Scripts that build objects
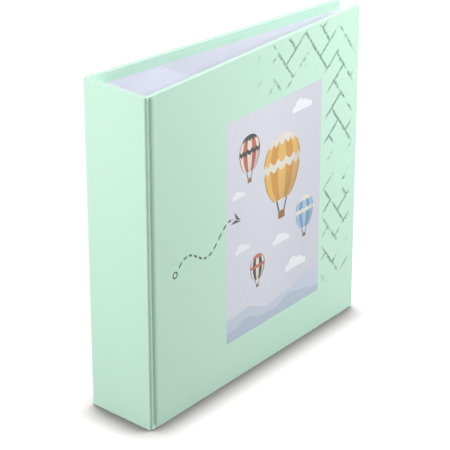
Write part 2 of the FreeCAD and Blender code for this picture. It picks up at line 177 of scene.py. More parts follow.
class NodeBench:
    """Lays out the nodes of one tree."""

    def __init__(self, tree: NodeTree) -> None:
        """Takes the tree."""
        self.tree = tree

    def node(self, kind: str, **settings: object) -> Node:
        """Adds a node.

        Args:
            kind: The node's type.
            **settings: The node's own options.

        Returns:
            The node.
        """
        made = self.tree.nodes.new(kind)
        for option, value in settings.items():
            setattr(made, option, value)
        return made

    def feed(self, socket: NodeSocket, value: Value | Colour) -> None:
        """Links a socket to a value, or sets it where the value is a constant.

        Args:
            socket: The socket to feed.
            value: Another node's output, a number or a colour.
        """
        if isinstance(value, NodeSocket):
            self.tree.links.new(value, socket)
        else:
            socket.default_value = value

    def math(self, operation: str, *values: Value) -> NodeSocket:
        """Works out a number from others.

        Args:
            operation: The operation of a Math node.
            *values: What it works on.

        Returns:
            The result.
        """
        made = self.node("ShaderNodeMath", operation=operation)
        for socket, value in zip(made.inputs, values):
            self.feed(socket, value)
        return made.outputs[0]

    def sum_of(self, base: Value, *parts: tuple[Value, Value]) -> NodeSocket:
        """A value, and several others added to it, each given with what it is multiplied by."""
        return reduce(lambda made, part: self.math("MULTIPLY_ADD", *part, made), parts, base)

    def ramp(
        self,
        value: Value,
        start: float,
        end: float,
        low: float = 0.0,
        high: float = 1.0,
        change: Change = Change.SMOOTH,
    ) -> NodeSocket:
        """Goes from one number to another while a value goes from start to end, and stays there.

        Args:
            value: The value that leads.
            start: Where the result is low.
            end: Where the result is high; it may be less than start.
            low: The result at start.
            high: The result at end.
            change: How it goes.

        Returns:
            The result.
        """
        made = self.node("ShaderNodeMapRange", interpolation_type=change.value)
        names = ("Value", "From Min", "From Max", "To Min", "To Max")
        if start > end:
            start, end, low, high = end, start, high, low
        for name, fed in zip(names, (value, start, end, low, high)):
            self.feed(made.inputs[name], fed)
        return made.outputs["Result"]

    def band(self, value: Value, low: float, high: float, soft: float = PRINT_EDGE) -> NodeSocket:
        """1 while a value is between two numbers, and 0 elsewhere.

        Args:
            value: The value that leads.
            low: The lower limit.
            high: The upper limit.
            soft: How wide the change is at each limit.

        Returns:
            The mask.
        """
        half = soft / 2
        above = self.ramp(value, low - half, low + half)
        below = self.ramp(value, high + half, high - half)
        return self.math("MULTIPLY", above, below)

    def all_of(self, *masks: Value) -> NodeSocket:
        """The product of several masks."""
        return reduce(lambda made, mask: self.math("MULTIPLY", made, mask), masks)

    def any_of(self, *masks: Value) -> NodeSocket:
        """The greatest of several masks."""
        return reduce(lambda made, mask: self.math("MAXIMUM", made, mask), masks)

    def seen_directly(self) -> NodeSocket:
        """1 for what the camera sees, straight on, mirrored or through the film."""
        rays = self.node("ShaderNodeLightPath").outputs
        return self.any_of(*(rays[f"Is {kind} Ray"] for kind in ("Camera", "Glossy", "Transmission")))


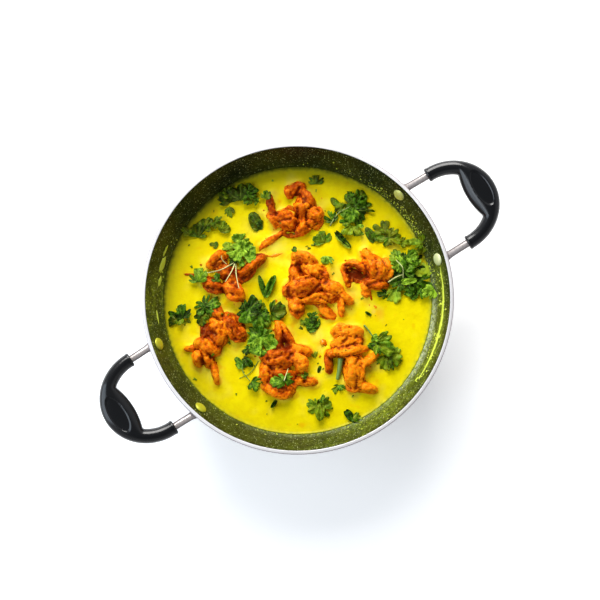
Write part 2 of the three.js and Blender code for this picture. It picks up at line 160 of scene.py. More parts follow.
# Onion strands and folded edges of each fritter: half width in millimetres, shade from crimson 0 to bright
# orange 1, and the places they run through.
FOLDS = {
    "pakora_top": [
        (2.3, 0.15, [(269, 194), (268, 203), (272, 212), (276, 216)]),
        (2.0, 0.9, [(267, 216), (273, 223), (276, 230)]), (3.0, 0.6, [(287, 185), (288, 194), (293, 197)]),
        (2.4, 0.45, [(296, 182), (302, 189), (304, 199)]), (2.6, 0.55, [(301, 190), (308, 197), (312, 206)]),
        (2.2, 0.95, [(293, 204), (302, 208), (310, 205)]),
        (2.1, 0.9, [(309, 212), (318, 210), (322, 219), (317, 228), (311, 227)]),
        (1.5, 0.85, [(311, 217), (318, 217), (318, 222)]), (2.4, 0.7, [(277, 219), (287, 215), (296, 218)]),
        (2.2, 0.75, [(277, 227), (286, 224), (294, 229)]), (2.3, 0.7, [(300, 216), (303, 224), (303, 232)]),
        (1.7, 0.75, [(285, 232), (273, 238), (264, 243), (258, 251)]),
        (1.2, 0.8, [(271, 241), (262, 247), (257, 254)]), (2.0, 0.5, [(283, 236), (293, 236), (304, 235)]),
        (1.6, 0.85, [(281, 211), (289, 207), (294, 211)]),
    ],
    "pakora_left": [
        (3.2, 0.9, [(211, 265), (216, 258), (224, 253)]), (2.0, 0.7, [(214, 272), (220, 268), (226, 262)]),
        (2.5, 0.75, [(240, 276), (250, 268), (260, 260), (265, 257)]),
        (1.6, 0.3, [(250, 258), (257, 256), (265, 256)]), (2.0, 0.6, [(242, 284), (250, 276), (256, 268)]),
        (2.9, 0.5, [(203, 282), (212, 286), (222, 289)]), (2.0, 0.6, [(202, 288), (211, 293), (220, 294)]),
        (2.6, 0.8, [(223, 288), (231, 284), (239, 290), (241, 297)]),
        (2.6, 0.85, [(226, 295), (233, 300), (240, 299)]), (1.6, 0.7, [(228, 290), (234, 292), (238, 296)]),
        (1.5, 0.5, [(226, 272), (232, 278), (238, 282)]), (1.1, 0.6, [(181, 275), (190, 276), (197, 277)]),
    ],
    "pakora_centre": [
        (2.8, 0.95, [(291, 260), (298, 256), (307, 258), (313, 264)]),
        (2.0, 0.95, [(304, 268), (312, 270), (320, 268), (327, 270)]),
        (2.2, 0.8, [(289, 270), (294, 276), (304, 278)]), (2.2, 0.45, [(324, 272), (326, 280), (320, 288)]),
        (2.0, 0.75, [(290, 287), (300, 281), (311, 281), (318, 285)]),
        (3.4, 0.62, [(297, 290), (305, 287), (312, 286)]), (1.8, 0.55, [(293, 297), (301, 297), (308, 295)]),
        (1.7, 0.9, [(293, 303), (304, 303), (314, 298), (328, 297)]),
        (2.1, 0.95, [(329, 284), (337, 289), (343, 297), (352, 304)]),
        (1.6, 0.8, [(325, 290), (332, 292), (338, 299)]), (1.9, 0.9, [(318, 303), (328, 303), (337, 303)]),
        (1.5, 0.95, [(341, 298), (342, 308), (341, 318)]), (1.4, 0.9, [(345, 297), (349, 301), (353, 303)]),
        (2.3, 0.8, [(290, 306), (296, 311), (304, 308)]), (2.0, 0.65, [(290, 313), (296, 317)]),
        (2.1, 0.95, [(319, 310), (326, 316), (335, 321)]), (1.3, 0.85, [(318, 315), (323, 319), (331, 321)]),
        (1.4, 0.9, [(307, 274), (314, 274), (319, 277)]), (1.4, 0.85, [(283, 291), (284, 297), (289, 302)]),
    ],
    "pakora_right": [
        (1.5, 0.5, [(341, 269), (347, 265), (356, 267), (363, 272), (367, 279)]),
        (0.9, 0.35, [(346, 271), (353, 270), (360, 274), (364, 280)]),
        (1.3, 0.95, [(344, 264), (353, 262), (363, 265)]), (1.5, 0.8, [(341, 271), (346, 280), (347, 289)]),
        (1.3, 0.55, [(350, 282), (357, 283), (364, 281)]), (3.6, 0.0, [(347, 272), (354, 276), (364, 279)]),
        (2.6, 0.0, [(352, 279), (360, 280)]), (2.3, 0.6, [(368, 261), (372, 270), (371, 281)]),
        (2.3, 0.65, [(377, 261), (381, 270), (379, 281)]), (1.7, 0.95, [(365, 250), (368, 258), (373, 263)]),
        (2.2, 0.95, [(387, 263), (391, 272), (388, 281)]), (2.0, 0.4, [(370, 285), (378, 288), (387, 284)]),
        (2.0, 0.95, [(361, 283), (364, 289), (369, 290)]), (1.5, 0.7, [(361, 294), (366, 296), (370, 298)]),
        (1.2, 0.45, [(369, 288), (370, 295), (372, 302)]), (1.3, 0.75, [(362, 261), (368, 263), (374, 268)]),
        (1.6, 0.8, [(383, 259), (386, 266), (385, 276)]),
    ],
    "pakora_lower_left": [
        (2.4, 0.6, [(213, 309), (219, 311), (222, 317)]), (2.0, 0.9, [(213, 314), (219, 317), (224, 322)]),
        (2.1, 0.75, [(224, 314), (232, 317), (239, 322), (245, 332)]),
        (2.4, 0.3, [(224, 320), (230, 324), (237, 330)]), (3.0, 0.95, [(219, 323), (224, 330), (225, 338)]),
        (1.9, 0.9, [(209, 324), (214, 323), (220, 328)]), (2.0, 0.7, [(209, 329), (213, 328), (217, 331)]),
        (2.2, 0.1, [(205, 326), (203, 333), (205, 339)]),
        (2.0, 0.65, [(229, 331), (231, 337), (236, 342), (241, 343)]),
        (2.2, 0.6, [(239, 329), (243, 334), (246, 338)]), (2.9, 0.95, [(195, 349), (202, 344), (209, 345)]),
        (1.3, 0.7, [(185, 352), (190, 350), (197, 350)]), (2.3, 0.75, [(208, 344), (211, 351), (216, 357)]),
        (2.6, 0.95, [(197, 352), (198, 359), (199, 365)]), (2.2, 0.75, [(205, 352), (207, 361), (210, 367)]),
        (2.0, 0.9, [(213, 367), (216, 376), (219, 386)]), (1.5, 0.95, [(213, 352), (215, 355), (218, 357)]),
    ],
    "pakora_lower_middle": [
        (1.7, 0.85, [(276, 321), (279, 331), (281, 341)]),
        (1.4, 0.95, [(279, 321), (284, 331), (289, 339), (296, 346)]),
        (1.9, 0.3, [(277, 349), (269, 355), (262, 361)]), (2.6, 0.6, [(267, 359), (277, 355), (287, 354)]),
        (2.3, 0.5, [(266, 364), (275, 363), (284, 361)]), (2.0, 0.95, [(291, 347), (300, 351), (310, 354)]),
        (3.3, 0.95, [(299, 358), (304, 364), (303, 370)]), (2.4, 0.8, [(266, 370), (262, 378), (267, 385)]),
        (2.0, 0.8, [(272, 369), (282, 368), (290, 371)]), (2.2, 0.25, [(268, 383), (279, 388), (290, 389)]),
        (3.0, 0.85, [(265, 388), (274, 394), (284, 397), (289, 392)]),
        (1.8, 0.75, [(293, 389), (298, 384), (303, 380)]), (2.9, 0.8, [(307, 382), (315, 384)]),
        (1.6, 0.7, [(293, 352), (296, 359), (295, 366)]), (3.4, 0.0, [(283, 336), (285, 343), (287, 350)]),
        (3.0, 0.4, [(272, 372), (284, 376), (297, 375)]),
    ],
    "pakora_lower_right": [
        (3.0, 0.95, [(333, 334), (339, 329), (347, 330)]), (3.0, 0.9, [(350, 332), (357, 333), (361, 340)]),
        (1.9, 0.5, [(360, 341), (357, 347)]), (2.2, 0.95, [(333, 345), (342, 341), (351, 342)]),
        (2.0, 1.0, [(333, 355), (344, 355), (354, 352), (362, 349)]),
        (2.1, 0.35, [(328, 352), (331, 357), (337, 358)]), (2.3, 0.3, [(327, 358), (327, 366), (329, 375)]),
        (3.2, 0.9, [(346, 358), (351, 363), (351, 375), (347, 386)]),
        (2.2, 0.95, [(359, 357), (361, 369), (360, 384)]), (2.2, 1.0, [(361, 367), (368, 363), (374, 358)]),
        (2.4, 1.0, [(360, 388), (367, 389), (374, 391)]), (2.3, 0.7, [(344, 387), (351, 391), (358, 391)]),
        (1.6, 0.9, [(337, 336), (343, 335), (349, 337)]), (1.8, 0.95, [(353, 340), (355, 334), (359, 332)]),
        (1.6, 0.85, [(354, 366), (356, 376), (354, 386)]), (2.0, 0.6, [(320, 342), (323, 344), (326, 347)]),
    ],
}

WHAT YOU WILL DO
Reproduce verbatim only this range: the first line of the material through the line that contains "is a constant.", inclusive.

EXERCISE RESULT
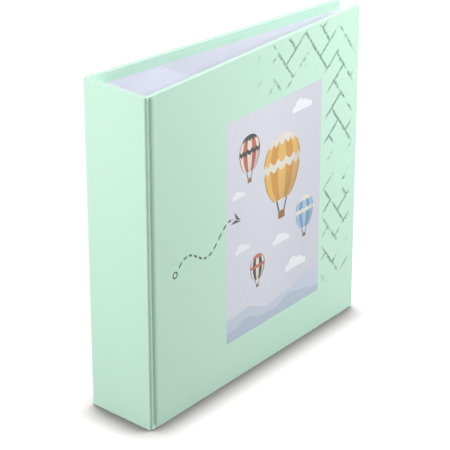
Write part 2 of the FreeCAD and Blender code for this picture. It picks up at line 177 of scene.py. More parts follow.
class NodeBench:
    """Lays out the nodes of one tree."""

    def __init__(self, tree: NodeTree) -> None:
        """Takes the tree."""
        self.tree = tree

    def node(self, kind: str, **settings: object) -> Node:
        """Adds a node.

        Args:
            kind: The node's type.
            **settings: The node's own options.

        Returns:
            The node.
        """
        made = self.tree.nodes.new(kind)
        for option, value in settings.items():
            setattr(made, option, value)
        return made

    def feed(self, socket: NodeSocket, value: Value | Colour) -> None:
        """Links a socket to a value, or sets it where the value is a constant.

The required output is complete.